Sure, here I am writing a blog about being single, having professed that I would like to not be one day. About aging and sitting around in sweatpants. Here I am simultaneously reading articles about women in my age-bracket in the Middle East, cringing at their plight. But, even mowing down on cold lasagna, I don't feel like some used car, selling for cheap to make room on the lot for the new 2011s – now with heated seats and locking differential (look it up, boys). Because paramount on my smeared, crumpled list of reconfigured goals, there’s one that’s content with whatever happens, at any age. Whether or not I fall in love again, whether or not I have children. I am settled with my life as I've lived it, as I continue to live it, as I will live it tomorrow. With the possibility of being single at 35. 45. Forever more. Sincerely – not that whole ‘I’m, like, totally enjoying being single!’ delusion that sticky chicks tell nice guys all the time; meanwhile, they’ve got dog-eared back-issues of InStyle Weddings piled on their bed-side table.

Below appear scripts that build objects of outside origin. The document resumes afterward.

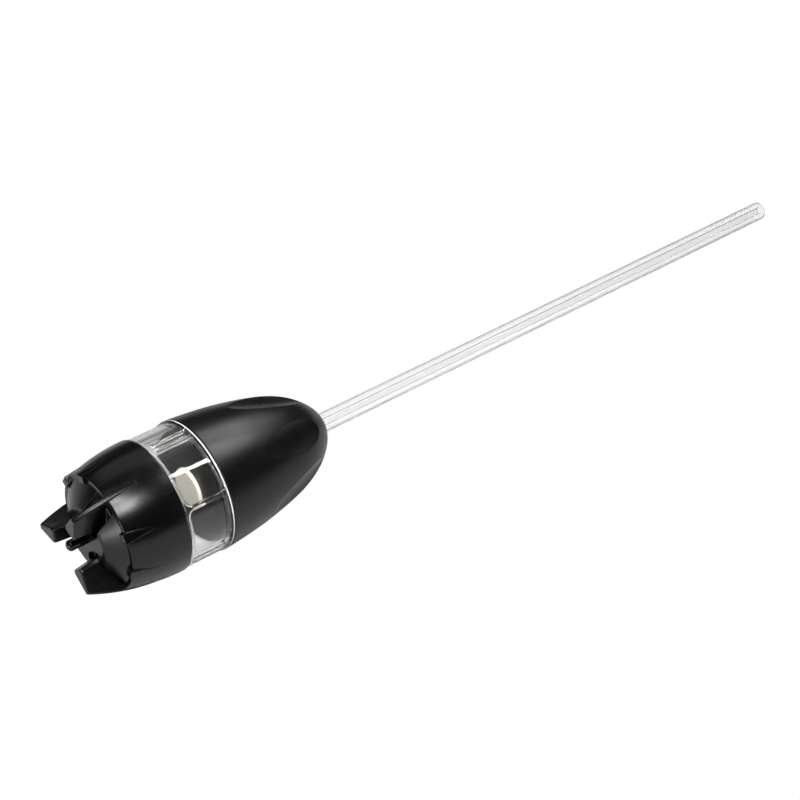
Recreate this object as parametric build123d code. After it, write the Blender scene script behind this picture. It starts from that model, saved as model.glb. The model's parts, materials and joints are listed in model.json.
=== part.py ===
"""Fuel sampler cup with a finned crown, a clear sight cup, a bullet-shaped handle and a clear rod.

Row frame, in millimetres: the axis of the whole sampler is X, +X runs along the rod towards its
free end, -X is the end that meets the drain valve, and +Z is up. The origin is on the axis, in the
parting plane between the clear cup and the handle. Angles around the axis start at +Z and turn
towards -Y.
"""
import os
from math import asin, cos, degrees, radians, sin

from build123d import *

# ---- driving dimensions -------------------------------------------------------------------------
RING_R = 21.7          # widest radius, where the handle meets the clear cup
ROD_R = 3.175          # quarter-inch acrylic rod
ROD_BORE_R = 1.2       # fine bore along the whole rod
ROD_END_X = 247.0      # free end of the rod
ROD_SEAT_R = 2.9       # turned-down inner end, which slides in the socket
ROD_SHOULDER_X = 47.8  # shoulder that stops the rod against the handle's tail
ROD_FRONT_X = 4.2      # inner end of the rod, in its socket
ROD_EDGE = 0.7         # rounding of the rod's ends
RUN = 0.05             # radial running clearance
PAST = 1.0             # how far a cutter reaches past the face it opens

# handle
TAIL_X = 47.7          # where the rod leaves the handle
SHELL_WALL = 3.3       # deep enough for the finger scoops
MOUTH_R = 19.2         # bore at the handle's front, for the floor's skirt
MOUTH_DEPTH = 7.0
# the handle's outline, as (x, radius), and its direction where it starts
BULLET = [(0, RING_R), (13.0, 20.3), (26.0, 17.75), (38.2, 13.2), (45.4, 7.1), (TAIL_X, 0)]
BULLET_START = (1, -0.09)
BULLET_END = (0, -1)
BOSS_X = 37.0          # start of the solid tail around the rod
GLAND_X = 39.6         # O-ring gland in the tail
GLAND_LENGTH = 1.9
GLAND_R = 4.6

# finger scoops in the handle
SCOOP_COUNT = 6
SCOOP_FIRST = -12.3    # angle of the first scoop
SCOOP_X = 29.3         # middle of a scoop's floor line
SCOOP_FLOOR_R = 15.05  # distance of that point from the axis
SCOOP_SLOPE = 18.5     # degrees that the floor line falls towards the tail
SCOOP_ACROSS_R = 13.8  # radius of the hollow across the scoop
SCOOP_ALONG_R = 220.0  # radius of the hollow along the scoop
SCOOP_SWEEP = 9.0      # half the angle that the cutter turns through

# floor between the handle and the cup
FLOOR_FACE_X = -2.3
FLOOR_THICKNESS = 3.4
SKIRT_WALL = 2.0
SKIRT_DEPTH = 6.5
SOCKET_R = 5.2         # outside of the rod's socket tube
SOCKET_BOSS_R = 7.4
SOCKET_BOSS_END_X = 9.0
PLUG_STEM_R = 3.95
PLUG_FLANGE_R = 6.7
PLUG_FLANGE = 1.1
PLUG_FLANGE_EDGE = 0.5
PLUG_STEM_END_X = ROD_FRONT_X - 0.2
SOCKET_FRONT_X = ROD_FRONT_X - 0.1

# clear cup
CUP_R = 21.1
CUP_BORE_R = 18.6
CUP_LENGTH = 15.8      # visible clear band
CUP_REAR_RIM = 1.3
CUP_FRONT_RIM = 1.2
CUP_FRONT_RIM_R = 21.45
CUP_RIM_EDGE = 0.25    # rounding of the two rims
NECK_R = 19.8          # threaded neck that the crown screws on to
NECK_LENGTH = 5.8
RIB_COUNT = 6
RIB_FIRST = 1.5        # angle of the first rib
RIB_HALF_WIDTH = 0.65
RIB_PROUD = 0.35

# crown
CROWN_GAP = 0.1        # between the cup's front rim and the crown
CROWN_REAR_X = -CUP_LENGTH - CROWN_GAP
THREAD_FRONT_X = -CUP_LENGTH - NECK_LENGTH - 0.4
RIM_X = -34.7          # front rim of the dome
RIM_R = 18.75
DOME_REAR_R = 21.66
DOME_MIDDLE = (-26.0, 20.85)  # point that the dome's outline passes through
DOME_WALL = 2.0
FRONT_OPENING_R = 17.2
RIM_LIP = 1.5          # thickness of the inward lip at the rim
PRONG_COUNT = 3
PRONG_FIRST = 22.0
TIP_X = -45.8          # end plane of the prongs
CREST_HALF_WIDTH = 0.9
PRONG_EDGE = 0.6       # rounding of a prong's edges
PRONG_REAR_EDGE = 0.5  # rounding where a prong ends behind the nose
# a prong's cross-sections: (x, crest radius, wide radius, inner radius, half width, inner half width)
PRONG_ROOT = (-25.0, 21.1, 6.0, 4.4, 3.0, 2.5)
PRONG_MIDDLE = (-36.0, 18.95, 7.4, 5.9, 2.85, 2.35)
PRONG_TIP = (TIP_X, 15.35, 8.7, 7.3, 2.7, 2.2)
FIN_ANGLES = (40.0, 80.0)   # the short fins, counted from each prong
# a fin's ends: (x, half width, top radius, base radius)
FIN_REAR = (-25.6, 0.35, 20.95, 19.0)
FIN_FRONT = (-35.7, 1.7, 19.3, 16.6)
FIN_EDGE = 0.3
RIM_EDGE = 0.4         # rounding of the dome's front rim

# nose insert and valve pin
NOSE_REAR_X = RIM_X + 2.0
NOSE_FRONT_X = -39.1
NOSE_FRONT_R = 9.95
NOSE_WALL = 1.7
NOSE_EDGE = 2.5        # rounding of the nose's front edge
INLET_HALF_WIDTH = 4.2 # slot around each prong's root, which lets fuel in on both sides
INLET_INNER_R = 4.4
INLET_CORNER_R = 2.5
HUB_R = 3.6
HUB_REAR_X = -32.5
PIN_R = 1.75
PIN_SHANK_R = 1.3      # the part that is pressed into the hub
PIN_TIP_X = -45.6
PIN_TIP_EDGE = 1.2
PIN_HEAD_R = 2.8
PIN_HEAD = 1.2

# seals: ring radius to the middle of the section, section radius
FLOOR_SEAL = (18.04, 0.5)
PLUG_SEAL = (5.3, 0.45)
ROD_SEAL = (3.75, 0.8)
CAP_SEAL = (20.31, 0.4)
SEAL_ROOM = 0.05       # play of a seal in its groove
FLOOR_SEAL_X = FLOOR_FACE_X + 1.3
PLUG_SEAL_X = FLOOR_FACE_X + PLUG_SEAL[1] + SEAL_ROOM
CAP_SEAL_X = CROWN_REAR_X - 1.6


# ---- helpers ------------------------------------------------------------------------------------
def turned(outline):
    """Solid of revolution about X from an outline drawn as (x, radius)."""
    return revolve(make_face(outline), Axis.X)


def ring(x0, x1, inner, outer):
    """Plain tube from x0 to x1."""
    corners = [(x0, inner), (x1, inner), (x1, outer), (x0, outer)]
    return turned(Polyline(*corners, close=True))


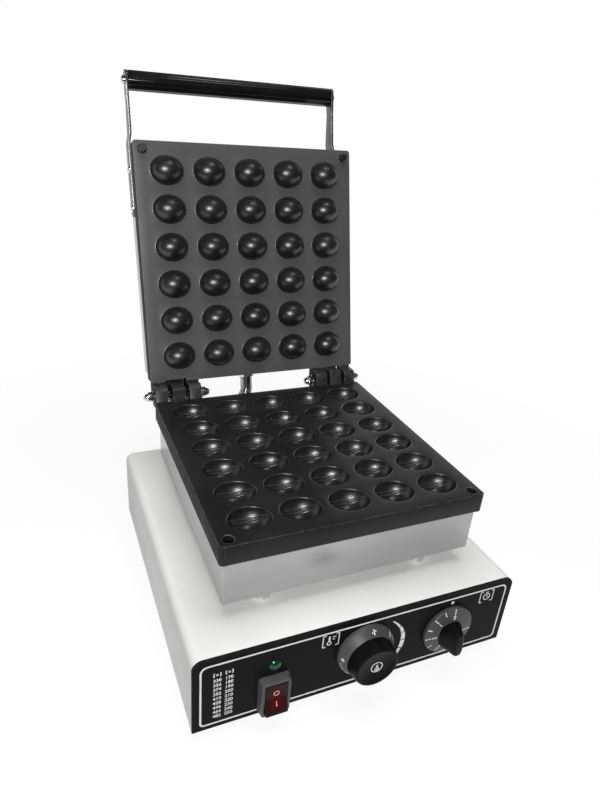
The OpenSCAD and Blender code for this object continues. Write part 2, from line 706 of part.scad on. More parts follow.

Singledom has its great points: discovering and cultivating interests all your own (no golf, thank God); concentrating on yourself and working through all the kinks left by the last ball-&-chain; being completely and utterly selfish in the best way possible. But being in a relationship is also really nice: regular sex. Not that that’s the only thing, but while the other aspects of a relationship are just not there (thanks to my rad hetero life-mates), sex is the only thing I’m actually missing. (Aaaaand there it is – the sex talk. SHOCK!)
If that’s the only thing, that’s not bad! And I don’t need a life-plan to find it (inside joke alert numero dos: thanks, Von). Reviewing my methodology from 20 years ago, I have deviated. I've substituted, edited, amended, and deleted full portions of that map. Those blobs and doodles have no clear path from one to the other. The reality is that I don't have a life-plan anymore. In fact, I don’t need a life-plan at all. I've accomplished things I could never have imagined at 7 years old. Actually, I take solace in the fact that my best-laid plans as a child have not come to fruition. Wouldn’t that be boring?! Not that it’s exciting to have debt and a few broken bricks on the career path, but taking each day as it comes and living it is thrilling. And when I’m 27, single, and thrilled, then I must have done something right.
Besides, time flies when you’re throwing your alarm clock across the room.